Los contratos se deben redactar como si la otra parte contratante fuera el mismísimo diablo y poniéndonos siempre en lo peor, incluso aunque los vayamos a firmar con nuestros mejores amigos o con un familiar. Aún más en estos casos. Si además es bastante posible que la peor situación pueda producirse, lo mejor es renunciar al contrato, aunque nos lo haya redactado el mejor abogado del mundo. Si puede ocurrir, ocurrirá (Ley de Murphy).
Mi amigo se llama David y vive en un impresionante chalet de un millón de euros construido sobre una parcela de 6.000 m2 en una urbanización ilegal a 40 kilómetros de Madrid. La urbanización se ha desarrollado sobre un terreno urbano en una zona plenamente consolidada, pero aún está pendiente del pequeño detalle de que en el ayuntamiento se tomaron muy mal que se empezara a desarrollar sin el permiso en regla, así que la cosa quedó en el aire y así lleva treinta años, pareciendo que de un momento a otro la cosa se legaliza, pero los unos por los otros la casa sigue sin barrer.
Parece que cuando la situación se haya legalizado la normativa incluirá la posibilidad de segregar las parcelas hasta un mínimo de 1.000 m2, que es lo habitual en ese ayuntamiento, pero hasta que eso ocurra las segregaciones son imposibles en esa urbanización, no se muy bien por qué.

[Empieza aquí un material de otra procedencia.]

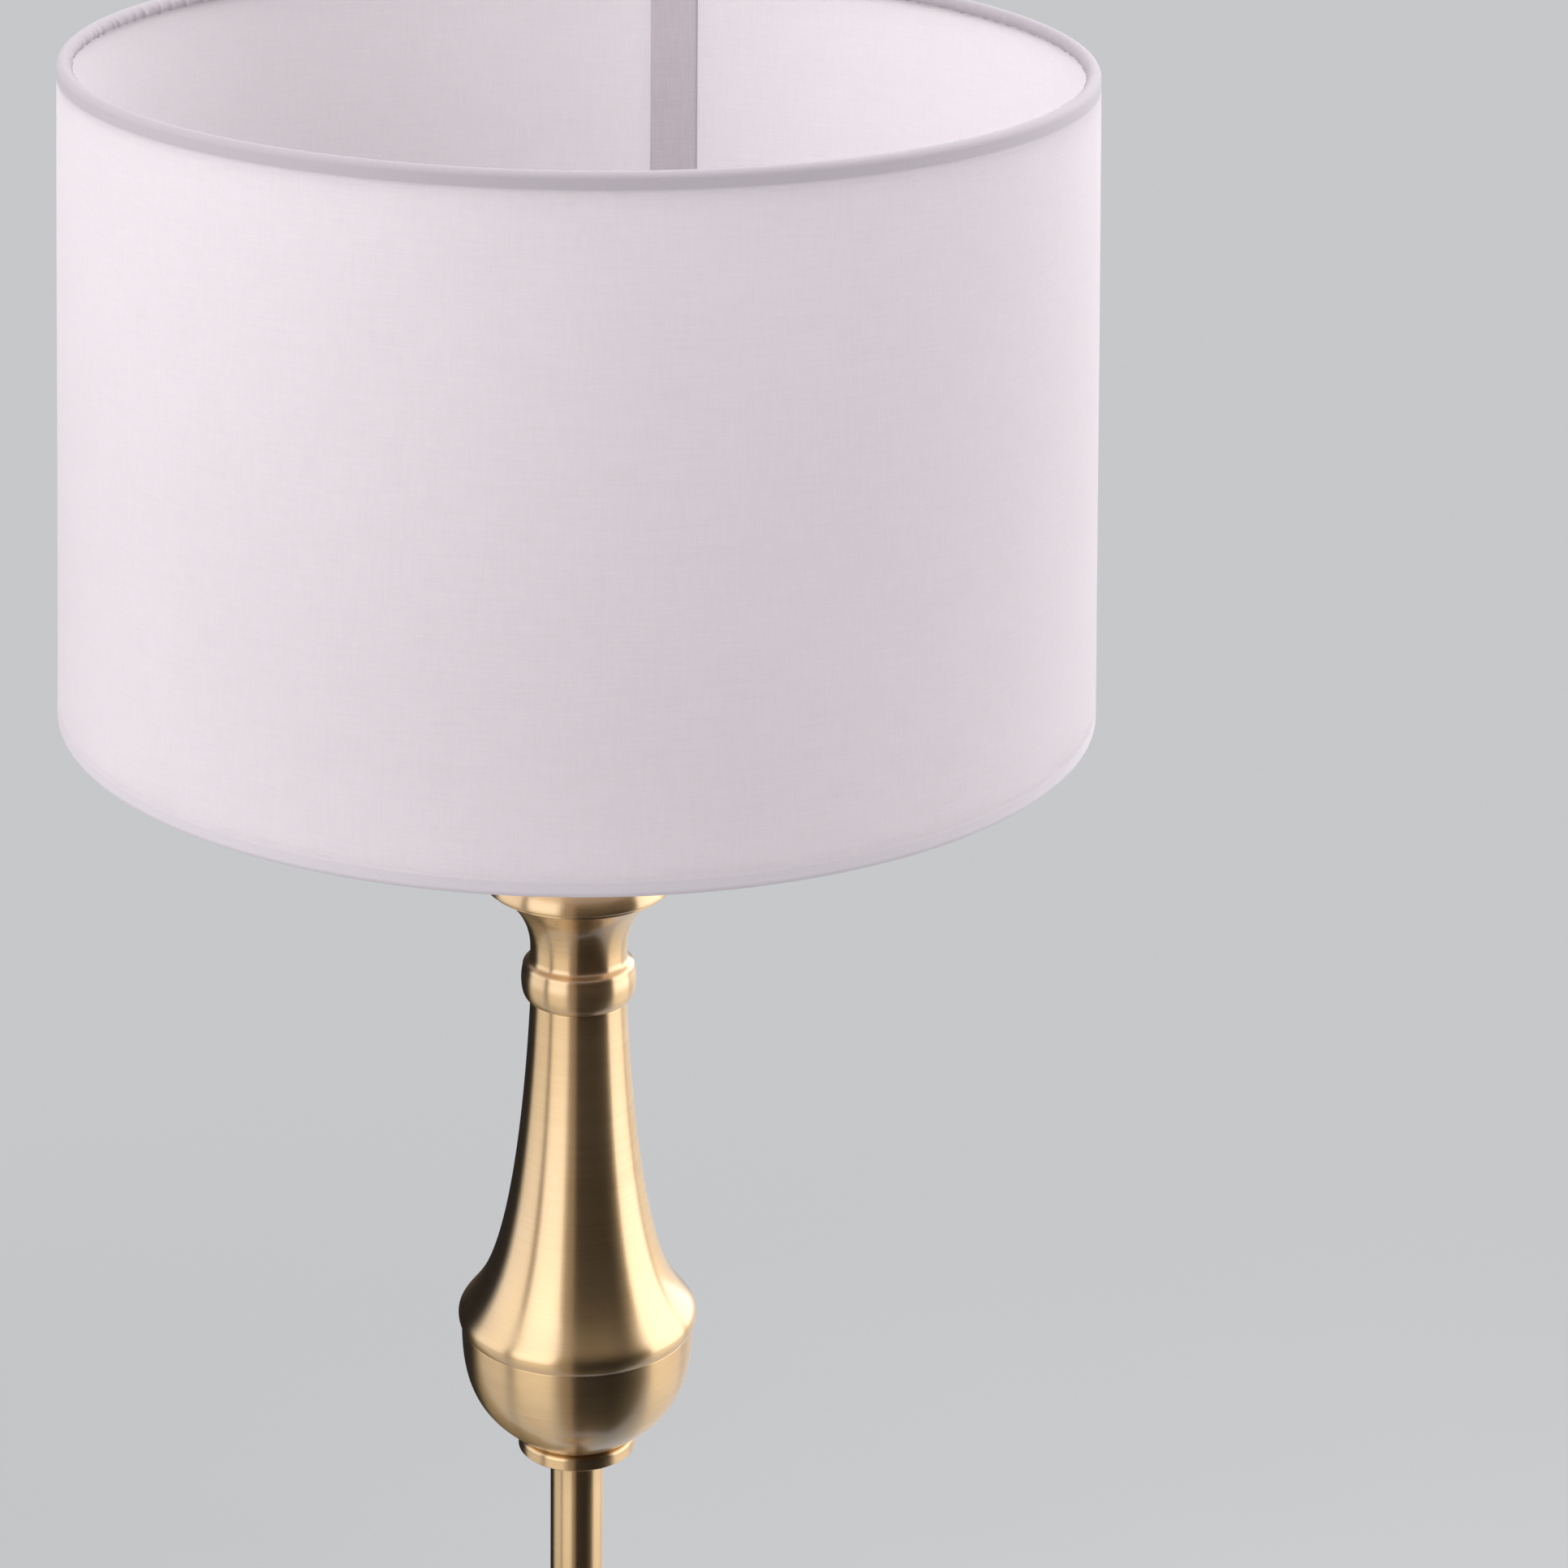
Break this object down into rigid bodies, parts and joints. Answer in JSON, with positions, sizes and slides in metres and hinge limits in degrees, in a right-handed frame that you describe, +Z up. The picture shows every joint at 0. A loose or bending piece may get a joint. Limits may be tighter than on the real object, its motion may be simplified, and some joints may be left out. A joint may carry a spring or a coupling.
{
  "type": "floor lamp",
  "caption": "Straight floor lamp with a round weighted base, turned brass vase stem, switched lampholder and white drum fabric shade.",
  "frame": {"origin": "on the floor, on the axis of the column", "axes": "+Z up along the column; the cable outlet is at the rear, +Y; the push bar lies along X"},
  "size_m": [0.3998, 0.3998, 1.562],
  "materials": {
    "antique_brass": "satin, lathe-brushed round the axis, light antique tone",
    "plain_brass": "bright drawn",
    "zinc_steel": "zinc plated",
    "cast_iron": "rough casting, black dipped",
    "black_plate": "matt black paint",
    "rubber": "matt",
    "bush_plastic": "moulded, matt black",
    "switch_moulding": "moulded, dark brown",
    "ceramic": "glazed ceramic",
    "shade_cotton": "fine plain-weave cotton, slight nap",
    "shade_lining": "smooth white film",
    "white_wire": "white powder coat",
    "bulb_insulator": "black glass",
    "bulb_cap_metal": "rolled, bright",
    "opal_glass": "opal white, smooth"
  },
  "bodies": {
    "lamp": {"base_cover": "antique_brass", "base_weight": "cast_iron", "bottom_plate": "black_plate", "rubber_feet": "rubber", "foot_screws": "zinc_steel", "cable_bush": "bush_plastic", "base_washer": "zinc_steel", "base_nut": "zinc_steel", "base_nipple": "zinc_steel", "base_collar": "antique_brass", "lower_tube": "antique_brass", "upper_tube": "antique_brass", "tube_coupler": "antique_brass", "coupler_stud": "zinc_steel", "tube_bushes": "plain_brass", "threaded_rod": "zinc_steel", "stem_collar": "antique_brass", "vase_bowl": "antique_brass", "vase_trumpet": "antique_brass", "neck": "antique_brass", "vase_cap": "antique_brass", "rod_washer": "zinc_steel", "rod_nut": "zinc_steel", "holder_dome": "antique_brass", "switch_block": "switch_moulding", "holder_body": "antique_brass", "holder_core": "ceramic", "screw_shell": "plain_brass", "contact_tongue": "plain_brass", "shade_ring": "antique_brass"},
    "shade": {"shade_cover": "shade_cotton", "shade_liner": "shade_lining", "seam_overlap": "shade_lining", "top_ring": "white_wire", "bottom_ring": "white_wire", "spider_arm_1": "white_wire", "spider_arm_2": "white_wire", "spider_arm_3": "white_wire", "fitter_ring": "white_wire"},
    "push_bar": {"push_bar": "switch_moulding", "push_bar_caps": "plain_brass"},
    "bulb_contact": {"bulb_contact": "bulb_insulator"},
    "bulb": {"bulb_cap": "bulb_cap_metal", "bulb_glass": "opal_glass"}
  },
  "joints": [
    {"name": "shade_turn", "type": "hinge", "parent": "lamp", "child": "shade", "pos_m": [0, 0, 1.322], "axis": [0, 0, 1], "continuous": true},
    {"name": "switch_push", "type": "slide", "parent": "lamp", "child": "push_bar", "axis": [1, 0, 0], "range_m": [0, 0.006]},
    {"name": "bulb_lift", "type": "slide", "parent": "lamp", "child": "bulb_contact", "axis": [0, 0, 1], "range_m": [0, 0.0109]},
    {"name": "bulb_screw", "type": "hinge", "parent": "bulb_contact", "child": "bulb", "pos_m": [0, 0, 1.322], "axis": [0, 0, 1], "range_deg": [0, 1080]}
  ],
  "couplings": [
    {"joint": "bulb_lift", "follows": "bulb_screw", "m_per_rad": 0.00057757}
  ]
}
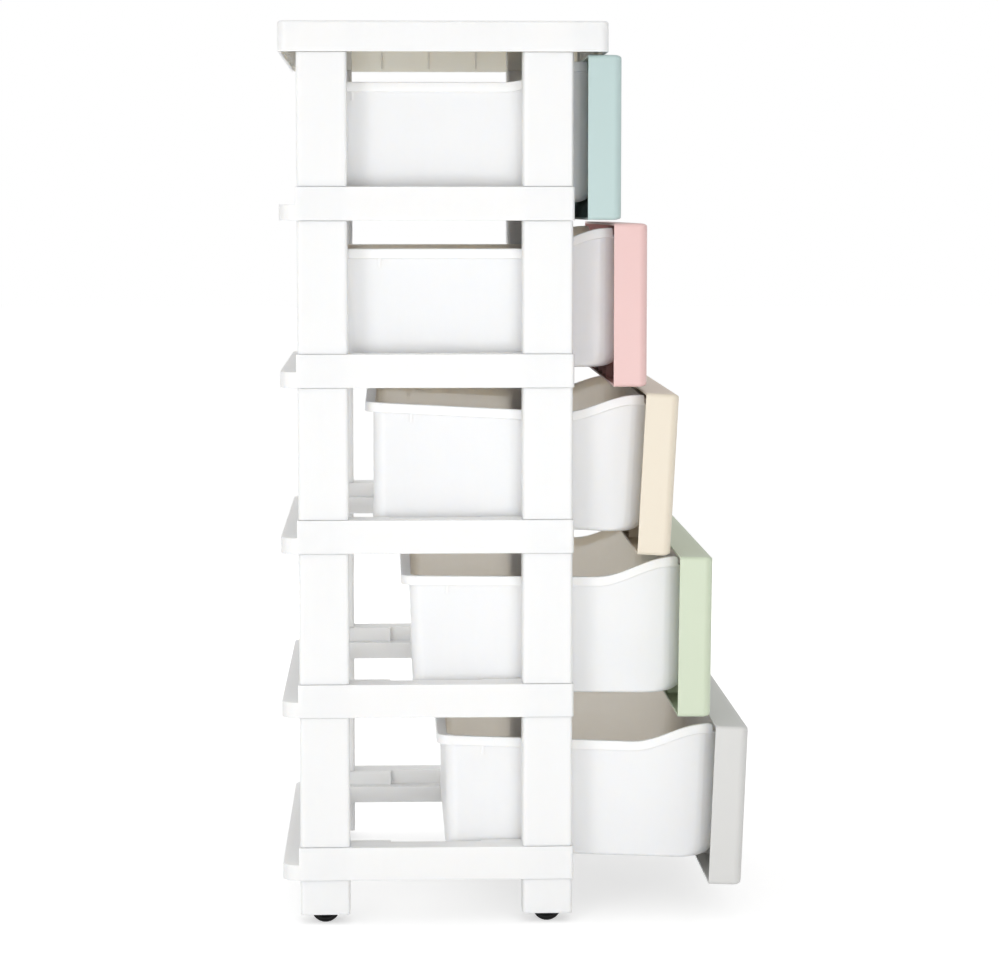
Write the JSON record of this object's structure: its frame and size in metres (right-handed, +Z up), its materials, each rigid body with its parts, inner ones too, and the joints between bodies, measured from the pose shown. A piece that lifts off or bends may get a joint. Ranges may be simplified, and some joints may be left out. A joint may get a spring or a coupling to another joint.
{
  "type": "drawer tower",
  "caption": "Tall plastic storage tower on hidden rollers: open post-and-shelf frame, deep white tub drawers with pastel fronts, pulled out like stairs.",
  "frame": {"origin": "on the floor, under the centre of the box round the tower with its drawers as the picture shows them", "axes": "+Z up; the drawer fronts face -Y and the drawers pull out along -Y; +X to the right of someone who faces the fronts"},
  "size_m": [0.484, 0.4994, 0.9595],
  "materials": {
    "frame_white": "satin moulded",
    "tub_white": "satin moulded",
    "mint_plastic": "satin moulded",
    "pink_plastic": "satin moulded",
    "cream_plastic": "satin moulded",
    "green_plastic": "satin moulded",
    "grey_plastic": "satin moulded",
    "roller_black": "satin moulded",
    "axle_steel": "drawn wire"
  },
  "bodies": {
    "carcass": {"top_cover": "frame_white", "shelf_frame_1": "frame_white", "shelf_frame_2": "frame_white", "shelf_frame_3": "frame_white", "shelf_frame_4": "frame_white", "shelf_frame_5": "frame_white", "post_1_rear_left": "frame_white", "post_1_rear_right": "frame_white", "post_1_front_left": "frame_white", "post_1_front_right": "frame_white", "post_2_rear_left": "frame_white", "post_2_rear_right": "frame_white", "post_2_front_left": "frame_white", "post_2_front_right": "frame_white", "post_3_rear_left": "frame_white", "post_3_rear_right": "frame_white", "post_3_front_left": "frame_white", "post_3_front_right": "frame_white", "post_4_rear_left": "frame_white", "post_4_rear_right": "frame_white", "post_4_front_left": "frame_white", "post_4_front_right": "frame_white", "post_5_rear_left": "frame_white", "post_5_rear_right": "frame_white", "post_5_front_left": "frame_white", "post_5_front_right": "frame_white", "foot_rear_left": "frame_white", "foot_rear_right": "frame_white", "foot_front_left": "frame_white", "foot_front_right": "frame_white", "axle_rear_left": "axle_steel", "axle_rear_right": "axle_steel", "axle_front_left": "axle_steel", "axle_front_right": "axle_steel"},
    "drawer_1": {"drawer_tub_1": "tub_white", "drawer_front_1": "mint_plastic"},
    "drawer_2": {"drawer_tub_2": "tub_white", "drawer_front_2": "pink_plastic"},
    "drawer_3": {"drawer_tub_3": "tub_white", "drawer_front_3": "cream_plastic"},
    "drawer_4": {"drawer_tub_4": "tub_white", "drawer_front_4": "green_plastic"},
    "drawer_5": {"drawer_tub_5": "tub_white", "drawer_front_5": "grey_plastic"},
    "roller_rear_left": {"wheel_rear_left": "roller_black"},
    "roller_rear_right": {"wheel_rear_right": "roller_black"},
    "roller_front_left": {"wheel_front_left": "roller_black"},
    "roller_front_right": {"wheel_front_right": "roller_black"}
  },
  "joints": [
    {"name": "drawer_1_slide", "type": "slide", "parent": "carcass", "child": "drawer_1", "axis": [0, -1, 0], "range_m": [-0.0133, 0.1812]},
    {"name": "drawer_2_slide", "type": "slide", "parent": "carcass", "child": "drawer_2", "axis": [0, -1, 0], "range_m": [-0.0411, 0.1534]},
    {"name": "drawer_3_slide", "type": "slide", "parent": "carcass", "child": "drawer_3", "axis": [0, -1, 0], "range_m": [-0.067, 0.121]},
    {"name": "drawer_4_slide", "type": "slide", "parent": "carcass", "child": "drawer_4", "axis": [0, -0.9999, -0.0105], "range_m": [-0.1108, 0.0823]},
    {"name": "drawer_5_slide", "type": "slide", "parent": "carcass", "child": "drawer_5", "axis": [0, -0.9992, -0.0401], "range_m": [-0.1453, 0.044]},
    {"name": "roller_rear_left_spin", "type": "hinge", "parent": "carcass", "child": "roller_rear_left", "pos_m": [-0.219, 0.20423, 0.0155], "axis": [1, 0, 0], "continuous": true},
    {"name": "roller_rear_right_spin", "type": "hinge", "parent": "carcass", "child": "roller_rear_right", "pos_m": [0.219, 0.20423, 0.0155], "axis": [1, 0, 0], "continuous": true},
    {"name": "roller_front_left_spin", "type": "hinge", "parent": "carcass", "child": "roller_front_left", "pos_m": [-0.219, -0.03377, 0.0155], "axis": [1, 0, 0], "continuous": true},
    {"name": "roller_front_right_spin", "type": "hinge", "parent": "carcass", "child": "roller_front_right", "pos_m": [0.219, -0.03377, 0.0155], "axis": [1, 0, 0], "continuous": true}
  ]
}
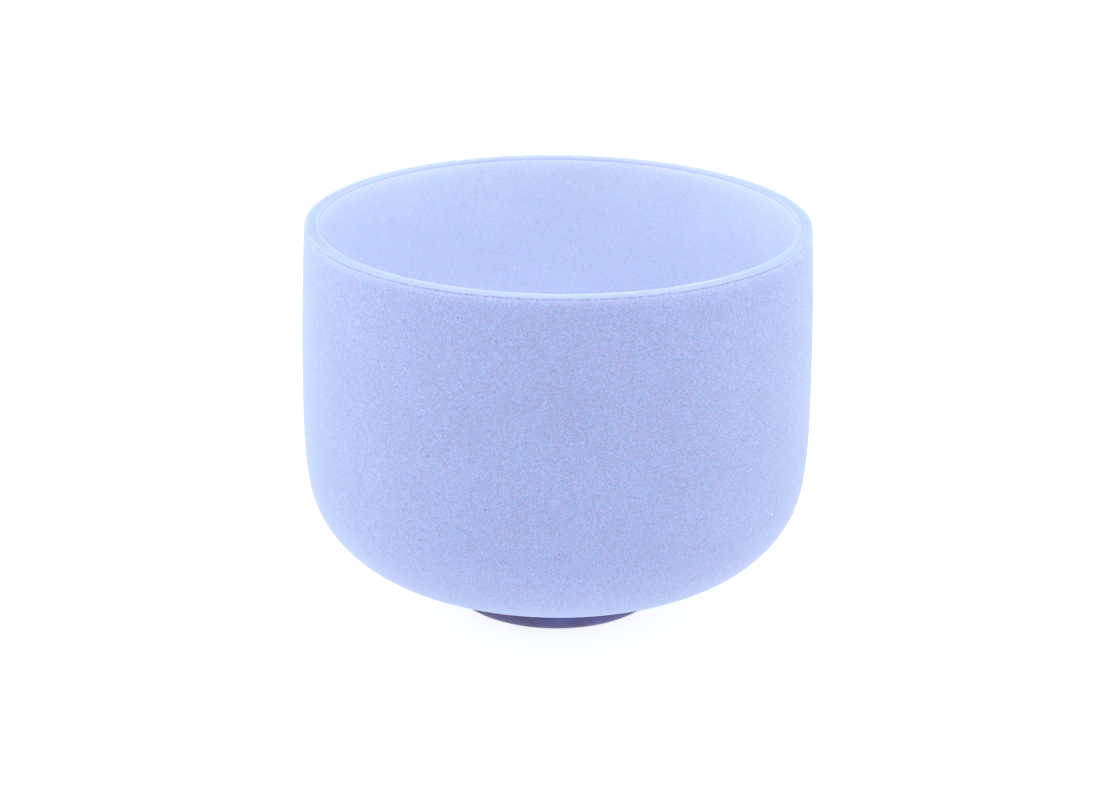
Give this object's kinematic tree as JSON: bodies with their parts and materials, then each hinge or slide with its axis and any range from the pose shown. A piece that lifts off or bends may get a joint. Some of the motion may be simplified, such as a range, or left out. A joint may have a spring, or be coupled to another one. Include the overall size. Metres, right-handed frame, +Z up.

Como mi amigo David necesitaba liquidez para su empresa no se le ocurrió otra cosa que vender 1.500 m2 de su magnífica parcela, y como las segregaciones aún no son posibles, se le ocurrió la brillante idea de vender una parte indivisa y encontró a un amigo suyo, un gilipollas llamado Luis, que estaba dispuesto a pagarle los 100.000 euros que pedía. Naturalmente el abogado de David puso el grito en el cielo pero no sirvió de nada y al final decidieron redactar un contrato blindado a prueba de bombas. Vaya par de linces.
El artículo más importante del contrato, y que se suponía que iba a ser la panacea, era el que obligada al comprador a construir su propio chalet antes de cinco años y a iniciar el proceso de segregación en cuanto fuera legalmente posible. Naturalmente el Registrador de la Propiedad se negó en redondo a inscribir dicho artículo por no ser más que un acuerdo privado entre las partes, que no tenía validez frente a terceros.
El resto de la historia es fácil de imaginar: Llega la crisis y a ese amigo tan guay, y que iba a ser tan buen vecino, no le queda más remedio que retrasar las obras porque tiene problemas de financiación y al final, la guinda del pastel, su propia empresa empieza a tener problemas y los acreedores caen en picado sobre sus propiedades. La parte indivisa que le compró a David es embargada.
Dentro de unos meses, si mi amigo David no lo remedia, y no creo que tenga dinero para remediarlo, la cuarta parte indivisa de su magnífico chalet va a salir a subasta. Lo comprará un inversor que luego intentará vendérselo por 200.000 euros y, si no llegan a un acuerdo, dentro de dos o tres años saldrá a subasta el chalet completo. ¿Se puede ser más gilipollas?
Y ahora va y se acuerda de que tiene un amigo subastero. A buenas horas mangas verdes.